Fig. 2.3 ARM64 virtual address space (standalone, EL1).

The kernel base address is configured by CONFIG_KERNEL_VADDR:

Configuration

CONFIG_KERNEL_VADDR

Notes

standalone (EL1)

0xFFFF800000000000

kernel in the high (TTBR1) half

AVZ (EL2)

0x0000100000000000

hypervisor address space

The __pa() / __va() macros (include/memory.h) translate between kernel virtual addresses and physical addresses using CONFIG_KERNEL_VADDR and the physical RAM base discovered from the device tree. The initial user program is mapped at USER_SPACE_VADDR (0x1000). See Kernel Internals for the page-frame allocator and the MMU code.

2.4. Boot flow

SO3 is started by U-Boot, which loads a FIT image (.itb) containing the kernel, the device-tree blob and the root filesystem. In the AVZ configuration the FIT also contains the hypervisor and the agency guest.

_images/so3_boot.png

Fig. 2.4 Boot flow from U-Boot to the interactive shell.

  1. U-Boot loads the FIT image from the boot medium and jumps to the entry point of the first component.

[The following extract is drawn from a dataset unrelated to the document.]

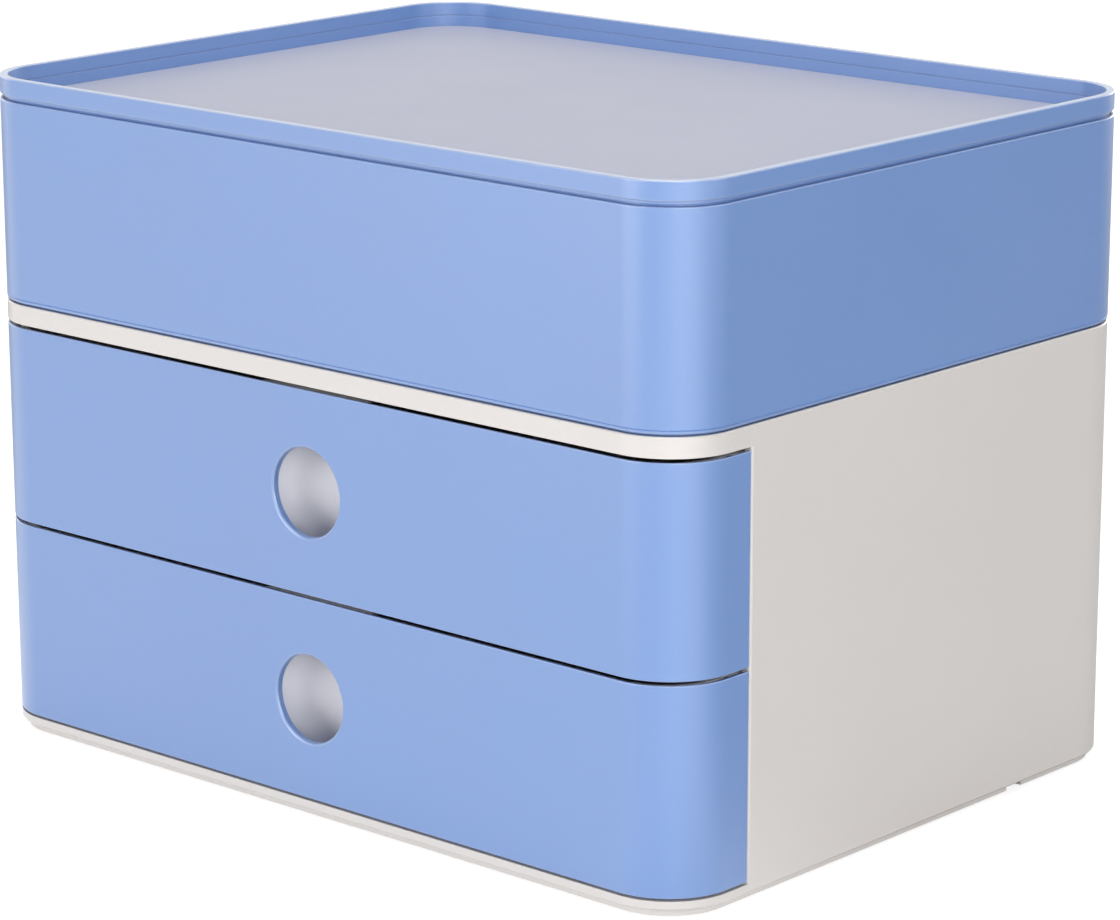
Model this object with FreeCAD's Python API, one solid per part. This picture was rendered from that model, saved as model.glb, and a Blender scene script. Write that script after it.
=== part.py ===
import FreeCAD, Part
import math
import os

# Desktop file box: a white casing with two wrap-front drawers, and on it a lidded utensil box.
# Millimetres, +Z up. The origin is the centre of the footprint, on the surface it stands on.
# X is the width, -Y is the drawer side.

# Footprint that the casing, the drawer fronts, the utensil box and the lid share
WIDTH = 260.0
DEPTH = 195.0
CORNER_RADIUS = 19.5

# How one box stands on another: a ring under the upper one inside a lip round the lower one's sunk top
STACK_LIP = 1.7
STACK_LIP_BEVEL = 0.8
STACK_RING_GAP = 0.3
STACK_RING_WALL = 2.0
STACK_GAP = 0.45

# Rubber feet
FOOT_RADIUS = 6.0
FOOT_PROUD = 0.5
FOOT_INSET_X = 25.0
FOOT_INSET_Y = 22.5

# Casing
CASING_WALL = 2.5
CASING_FLOOR = 2.5
TOP_PLATE = 2.4
RECESS_DEPTH = 2.4
SKIRT_HEIGHT = 2.0
SKIRT_NOTCH_WIDTH = 6.7
SKIRT_NOTCH_TO_REAR = 45.5
CASING_TOP_BEVEL = 0.3
CASING_BOTTOM_BEVEL = 0.5
MOUTH_LIP = 0.7
MOUTH_EDGE_FILLET = 0.9

# Runners and stops inside the casing
RAIL_HEIGHT = 1.5
RAIL_WIDTH = 3.0
RAIL_TO_WALL = 22.0
RAIL_SETBACK = 5.0
LEDGE_WIDTH = 6.0
LEDGE_THICKNESS = 2.0
LEDGE_LEAD_IN = 4.0
SLIDE_GAP = 0.15
STOP_WIDTH = 3.0
STOP_SETBACK = 3.5
STOP_HEIGHT = 24.0
STOP_GAP = 0.4
STOP_CLEARANCE = 0.3

# Drawer fronts
FRONT_HEIGHT = 56.65
FRONT_WALL = 2.2
FRONT_WRAP = 27.75
FRONT_REAR_GAP = 0.25
FRONT_BOTTOM_GAP = 0.6
FRONT_GAP = 0.8
FRONT_TOP_GAP = 0.9
FRONT_BEVEL = 0.35
FINGER_HOLE_RADIUS = 12.3
FINGER_HOLE_FILLET = 0.8
PEG_RADIUS = 2.4
PEG_GAP = 0.1
PEG_HEAD_RADIUS = 3.8
PEG_HEAD = 0.9
PEG_SPACING = 150.0
WRAP_RIB_WIDTH = 1.6
WRAP_RIB_SETBACK = 4.0
WRAP_RIB_GAP = 0.1

# Drawer trays
TRAY_WALL = 1.8
TRAY_FLOOR = 1.8
TRAY_TOP_GAP = 0.95
TRAY_SIDE_GAP = 1.6
TRAY_REAR_GAP = 7.0
TRAY_REAR_RADIUS = 15.0
TRAY_FLOOR_BEVEL = 2.0
TRAY_LUG_TO_REAR = 17.0
WELL_RADIUS = 20.0
WELL_DEPTH = 13.0
WELL_CAP = 1.6

# Utensil box
BOX_HEIGHT = 56.95
BOX_WALL = 2.2
BOX_FLOOR = 2.2
BOX_RIM_WALL = 1.0
BOX_TOP_BEVEL = 0.35
BOX_BOTTOM_BEVEL = 0.5
BOX_FLOOR_BEVEL = 2.0

# Dividers in the utensil box
DIVIDER_THICKNESS = 1.8
DIVIDER_HEIGHT = 42.0
DIVIDER_GAP = 0.15
PEN_BAY_DEPTH = 66.0
CROSS_SPACING = 84.0
GUIDE_RIB_WIDTH = 1.6
GUIDE_RIB_DEPTH = 2.4
GUIDE_GAP = 0.2

# Lid
LID_BAND = 5.15
LID_BAND_BEVEL = 0.35
LID_RIM_BEVEL = 0.4
LID_RIM_INNER_BEVEL = 0.2
LID_LINE_DROP = 3.85
LID_LINE_HEIGHT = 0.35
LID_LINE_DEPTH = 0.3
LID_DISH = 7.35
GROOVE_HEIGHT = 1.1
GROOVE_DEPTH = 1.0
LID_GAP = 0.25
LID_NEST_GAP = 0.25
LID_NEST_WALL = 1.05
LID_SHELF = 1.4
LID_SHELF_WIDTH = 4.2
PLATE_THICKNESS = 1.8
PLATE_GAP = 0.1

# How far a cutting tool runs past what it cuts
OVERRUN = 1.0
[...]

  2. In the AVZ configuration, control enters the hypervisor (avz_start() at EL2); AVZ sets up the stage-2 tables, loads the guest domain and erets into the agency at EL1. In the standalone configuration U-Boot jumps straight to the SO3 kernel entry (__startkernel_start()) at EL1.

  3. The kernel brings itself up: memory_init() (frame table + MMU), devices_init() (device-tree probe, GIC, timer, serial), timer_init() and calibrate_delay(), scheduler_init(), then interrupts are enabled.

  4. rest_init() runs as the first kernel thread and calls create_root_process(), which maps the __root_proc trampoline at 0x1000 and enters EL0.

  5. The root process execve()s init.elf (the SO3 Init Program), which in turn launches the shell (sh.elf) — the familiar so3% prompt.

The individual steps are described in Kernel Internals; the packaging of the FIT image and the U-Boot/QEMU setup are covered in Build System and User Guide.